A strong inflow of remittances support consumer spending. With slowing remittances, and rising uncertainty, families of OFW workers are expected to buy less, and save more.

Not surprisingly, the Bangko Sentral ng Pilipinas announced that consumer confidence was down in the second quarter of 2012. And because economic growth in the Philippines is consumer-led, weak consumer spending would mean slower overall economic growth.


Can strong government spending be sustained all through the year?

No, unless a supplemental budget is requested and granted, assuming more resources are generated.

But it’s too late for that. The total budget for 2012 is only 8.4% bigger than the budget in 2011, to P1.854 trillion from P1.711 trillion.

The infrastructure budget for 2012 is P182 billion, or 27% higher than the P145 billion in 2011. The 27 % increase may look impressive but only because it is compared to a rock-bottom level in 2011. But as percent of the expected P10-trillion economy, the public infrastructure budget is puny indeed.

Can local governments be relied upon for additional spending? Not really. Local governments have less resources in 2012 compared to 2011. The central government grant, the Internal Revenue Allotment (IRA) is down 4%, to P289 billion P301 billion. And since local governments are not immune from the overall economic malaise, I expect them to collect lower own local taxes.

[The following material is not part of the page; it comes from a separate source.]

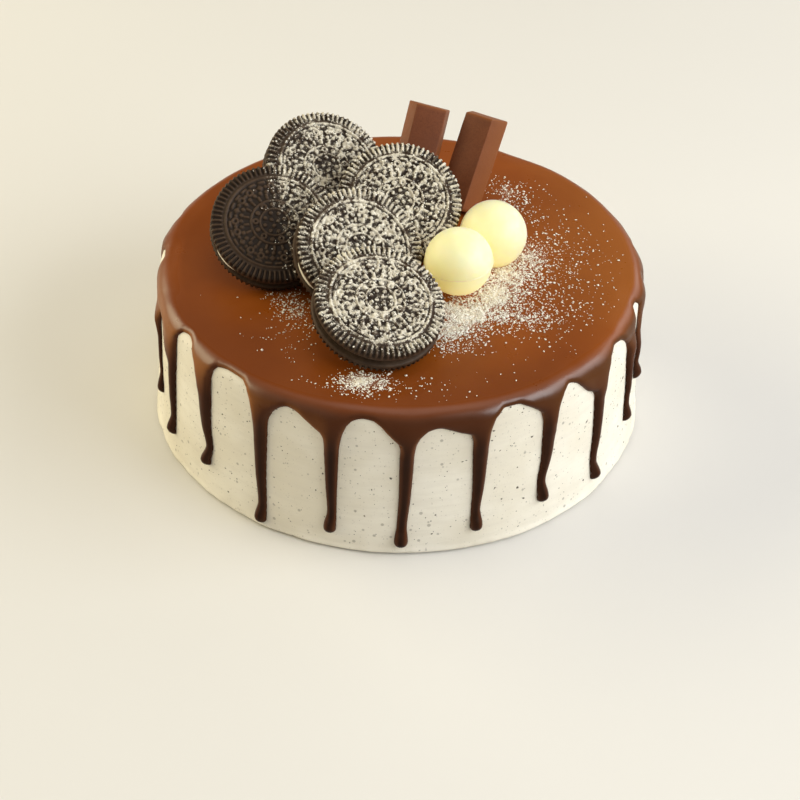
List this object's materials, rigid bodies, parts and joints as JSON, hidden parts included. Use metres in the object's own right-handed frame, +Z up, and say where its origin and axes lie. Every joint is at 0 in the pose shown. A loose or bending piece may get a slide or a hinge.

As Philippine authorities bask in the glory of the higher-than-expected GDP growth in the first quarter, they might not see the looming dark clouds. But failure to heed the warning signs could be disastrous. Public policy works with a lag, sometimes with a long lag.

In a way, this is akin to what happened last year. By the second quarter, it was evident that the Aquino administration was behind in implementing projects according to plan. But government authorities continued to be in denial up to the fourth quarter. And when they finally acknowledged that there was a problem it was too late.

Another economic storm is brewing. Is the Aquino government prepared for it, if and when it reaches Philippines shores? Is there a Plan B, and who is preparing it?